Microsoft XP SP2 (was Re: Lazy network operators - NOT)

Sorry about the double sending - I wasn't subscribed to nanog-post from this address.
-- Jonathan

** Reply to message from "Jonathan M. Slivko"
<> on Mon, 19 Apr 2004 13:57:43 -0400

From: "Jeff Shultz, WIllamette Valley Internet" <>
Sent: Apr 19, 2004 1:39 PM
To: "''" <>
Subject: Re: Microsoft XP SP2 (was Re: Lazy network operators - NOT)

>I can burn a CD from ISO in about 5 minutes - how about you?
>I'm talking about XP users who haven't even updated as far as SP1.
>Win98 users who have never run an update in their life...
>Win2k users are usually the most patched up that I've seen - because
>that went into mostly business environments.
>This would at least get them up to the level of the playing field,
>where the routine updates are not as much of a hassle. Sure, you'll
>get the little old ladies and gentlemen who will drop by every month
>for their service pack fix, but that's just customer service.

Doesn't Windows XP automatically do this by default currently?
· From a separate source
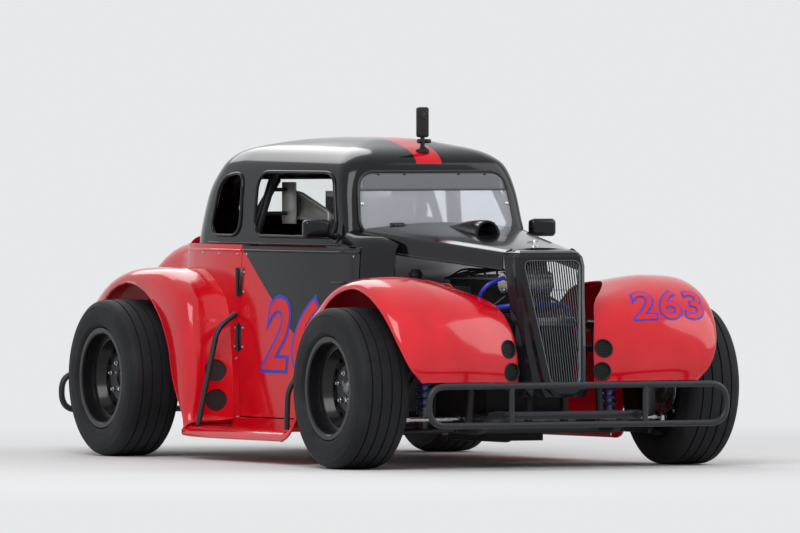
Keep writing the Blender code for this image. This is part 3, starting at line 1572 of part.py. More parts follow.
def mirror():
    """Left door mirror on its short stalk."""
    low = BELT_HEIGHT + MIRROR_RISE
    body = box((MIRROR_IN, MIRROR_FRONT, low), (MIRROR_OUT, MIRROR_BACK, low + MIRROR_HEIGHT))
    bevel = body.modifiers.new("edge", "BEVEL")
    bevel.width = MIRROR_BEVEL
    bevel.segments = 2
    body = baked(body)
    middle = (MIRROR_FRONT + MIRROR_BACK) / 2
    foot = (MIRROR_FOOT_X, middle + MIRROR_RADIUS, low - MIRROR_RADIUS * 0.8)
    stalk = rod(foot, (MIRROR_IN + MIRROR_RADIUS * 3, middle, low + MIRROR_RADIUS * 2), MIRROR_RADIUS)
    return cut(joined(body, stalk), cab_solid(TOUCH))


def roof_camera():
    """Small camera on a round base with a thumb screw."""
    y, low = CAMERA_Y, ROOF_HEIGHT - CAMERA_BASE_DEPTH
    joint = ROOF_HEIGHT - CAMERA_STEM_RADIUS * 1.5
    pieces = [
        rod((0, y, low), (0, y, low + CAMERA_STEM_RADIUS * 4), CAMERA_BASE_RADIUS, 16),
        rod((0, y, joint - CAMERA_STEM), (0, y, ROOF_HEIGHT + CAMERA_STEM_RADIUS), CAMERA_STEM_RADIUS),
        rod((-CAMERA_HALF, y, joint), (CAMERA_HALF, y, joint), CAMERA_STEM_RADIUS * 0.9),
        box(
            (-CAMERA_HALF, y - CAMERA_DEPTH / 2, ROOF_HEIGHT),
            (CAMERA_HALF, y + CAMERA_DEPTH / 2, ROOF_HEIGHT + CAMERA_RISE),
        ),
    ]
    return cut(joined(pieces[0], *pieces[1:]), cab_solid(TOUCH))


def build():
    """Every node of the car."""
    for name, x, y in (
        ("front_left", WHEEL_X, FRONT_AXLE),
        ("front_right", -WHEEL_X, FRONT_AXLE),
        ("rear_left", WHEEL_X, REAR_AXLE),
        ("rear_right", -WHEEL_X, REAR_AXLE),
    ):
        wheel(name, x, y)
    kingpin = (KINGPIN_X, FRONT_AXLE, LOWER_BALL_Z)
    pair("hub_front", front_hub, STEEL, (WHEEL_X, FRONT_AXLE, TYRE_RADIUS))
    pair("knuckle", knuckle, ALLOY, kingpin)
    pair("lower_arm", lower_arm, FRAME_BLACK)
    pair("upper_arm", upper_arm, FRAME_BLACK)
    seat_z = LOWER_BALL_Z - 0.004 + TOUCH
    tower = TOWER_Z - TUBE_RADIUS * 0.8 - TOUCH
    pair("coilover_front", lambda: coilover(COIL_X, FRONT_AXLE, seat_z, tower), BLUE)
    rear_low, rear_high = TYRE_RADIUS - 0.03 + TOUCH, FRAME_KICK_Z - TUBE_RADIUS * 0.93 - TOUCH
    pair("coilover_rear", lambda: coilover(REAR_COIL_X, REAR_AXLE + 0.07, rear_low, rear_high), BLUE)
    part("steering_rack", steering_rack(), ALLOY)
    part("rack_bar", rack_bar(), STEEL, (0, STEER_ARM_Y, RACK_Z))
    part("rear_axle", rear_axle(), FRAME_BLACK)
    pair("trailing_arm", trailing_arm, STEEL)
    part("chassis_frame", chassis_frame(), FRAME_BLACK)
    part("roll_cage", roll_cage(), FRAME_BLACK)
    part("lower_body", lower_body(), RED)
    pair("door", door, RED, DOOR_HINGE)
    part("deck_lid", deck_lid(), RED, LID_HINGE)
    part("hood", hood(), BLACK, HOOD_HINGE)
    part("cab_shell", cab_shell(), BLACK)
    part("windshield", windshield(), GLASS)
    part("rear_window", rear_window(), GLASS)
    part("grille_shell", grille_shell(), BLACK)
    part("grille_bars", grille_bars(), STEEL)
    pair("front_fender", front_fender, RED)
    pair("rear_fender", rear_fender, RED)
    front_y = FRONT_AXLE - FRONT_OVERHANG + BAR_RADIUS
    rear_y = REAR_AXLE + REAR_OVERHANG - BAR_RADIUS
    frame_nose = FRAME_FRONT + 0.02 - TOUCH
    front_loop = bumper(front_y, BUMPER_HALF, BUMPER_LOW, BUMPER_HIGH, frame_nose, 0.19)
    part("front_bumper", front_loop, FRAME_BLACK)
    frame_tail = FRAME_REAR - 0.02 + TUBE_RADIUS + TOUCH
    part(
        "rear_bumper",
        bumper(rear_y, REAR_BUMPER_HALF, REAR_BUMPER_LOW, REAR_BUMPER_HIGH, frame_tail, 0.225),
        FRAME_BLACK,
    )
    pair("side_bar_rear", rear_side_bar, FRAME_BLACK)
    pair("side_bar_front", front_side_bar, FRAME_BLACK)
    part("floor_pan", floor_pan(), ALLOY)
    part("seat", seat(), ALLOY)
    part("dash_panel", dash_panel(), PLASTIC)
    part("steering_wheel", steering_wheel(), PLASTIC, COLUMN_END)
    part("engine", engine(), ALLOY)
    part("airbox", airbox(), PLASTIC)
    part("radiator", radiator(), PLASTIC)
    part("fuel_cell", fuel_cell(), PLASTIC)
    part("catch_can", rod(CAN_START, CAN_END, CAN_RADIUS, 20), ALLOY)
    pair("mirror", mirror, BLACK)
    part("roof_camera", roof_camera(), PLASTIC)


build()
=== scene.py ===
"""Looks of the legends race car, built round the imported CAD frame."""

import json
import math

import bmesh
import bpy
from mathutils import Matrix, Vector
from mathutils.bvhtree import BVHTree


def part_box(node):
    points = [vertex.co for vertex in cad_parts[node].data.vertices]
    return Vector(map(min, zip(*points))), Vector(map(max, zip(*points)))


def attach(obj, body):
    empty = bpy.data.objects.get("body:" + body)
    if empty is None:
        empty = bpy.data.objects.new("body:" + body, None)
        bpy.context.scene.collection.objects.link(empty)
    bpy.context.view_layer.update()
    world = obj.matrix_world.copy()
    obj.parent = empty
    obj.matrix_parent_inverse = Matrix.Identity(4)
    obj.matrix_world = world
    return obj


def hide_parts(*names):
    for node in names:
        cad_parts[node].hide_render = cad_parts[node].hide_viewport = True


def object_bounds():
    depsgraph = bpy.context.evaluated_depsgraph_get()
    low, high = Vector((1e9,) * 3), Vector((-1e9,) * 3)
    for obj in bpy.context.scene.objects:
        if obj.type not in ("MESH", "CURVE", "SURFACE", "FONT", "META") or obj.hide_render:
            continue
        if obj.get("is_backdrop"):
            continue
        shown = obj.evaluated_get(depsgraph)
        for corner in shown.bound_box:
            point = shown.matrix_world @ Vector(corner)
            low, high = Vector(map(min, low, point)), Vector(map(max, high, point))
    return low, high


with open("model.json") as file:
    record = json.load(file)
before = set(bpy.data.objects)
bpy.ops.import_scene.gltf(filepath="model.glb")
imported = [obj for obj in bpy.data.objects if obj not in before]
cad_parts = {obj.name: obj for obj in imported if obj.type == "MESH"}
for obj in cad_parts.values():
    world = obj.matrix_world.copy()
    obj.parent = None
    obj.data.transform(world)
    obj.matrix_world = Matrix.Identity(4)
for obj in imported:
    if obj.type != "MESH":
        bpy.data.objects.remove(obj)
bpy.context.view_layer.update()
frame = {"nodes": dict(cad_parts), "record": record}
NODES = frame["nodes"]

# Places are measured from the middle of the wheelbase, as in the CAD
SHIFT = -0.1865
FRONT_AXLE, REAR_AXLE = -0.927, 0.927
WHEEL_X, TYRE_RADIUS, TYRE_WIDTH = 0.650, 0.2825, 0.205
BELT, SILL = 0.769, 0.120
SKIN = 0.005
SIDES = (("left", 1), ("right", -1))
AXIS_X, AXIS_Y, AXIS_Z = (1, 0, 0), (0, 1, 0), (0, 0, 1)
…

No, but it will ask you if you want to configure automatic updates.
That's still not going to do much for the dialup user who has to
download SP1. And we're also talking about the majority of customers
who don't have WinXP - and won't be getting it.

If not,
it's something that Microsoft should consider setting to "ON"
automatically to help defend the users from hackers, and in the same
turn, help defend the ISP's network from being maliciously attacked or
used for illegitimate purposes.

Then you come up against the "I don't want MS messing with my machine
without my permission!" bunch. Who, incidentally, have a valid point.
Turning the firewall on by default in SP2 is going to have...
interesting results I imagine. Esp. in company environments that use
Netbios over TCP/IP. I assume it will firewall 137-140/445 by default.

However - I do think that Windows needs
some more improvements in the area of security (which UNIX/Linux
already has). However - to Microsoft's credit, they seem to be doing a
rather nice job of actually beefing up their security practices. Now,
if only they could figure out how to make Outlook/Outlook Express more
security-concious because as of the time of this writing, the Outlook
Express/Outlook defaults are extremely unsafe.

Does anyone have/care to post a URL that explains how to set Outlook
Express/Outlook to be more secure?

That's easy. In Outlook Express: Tools-->Options-->Read. Check the box
"Read all messages in plain text"

You've just massively improved OE's security. Outlook.... doesn't do
this yet, does it? I haven't dug through Office 2003 much yet.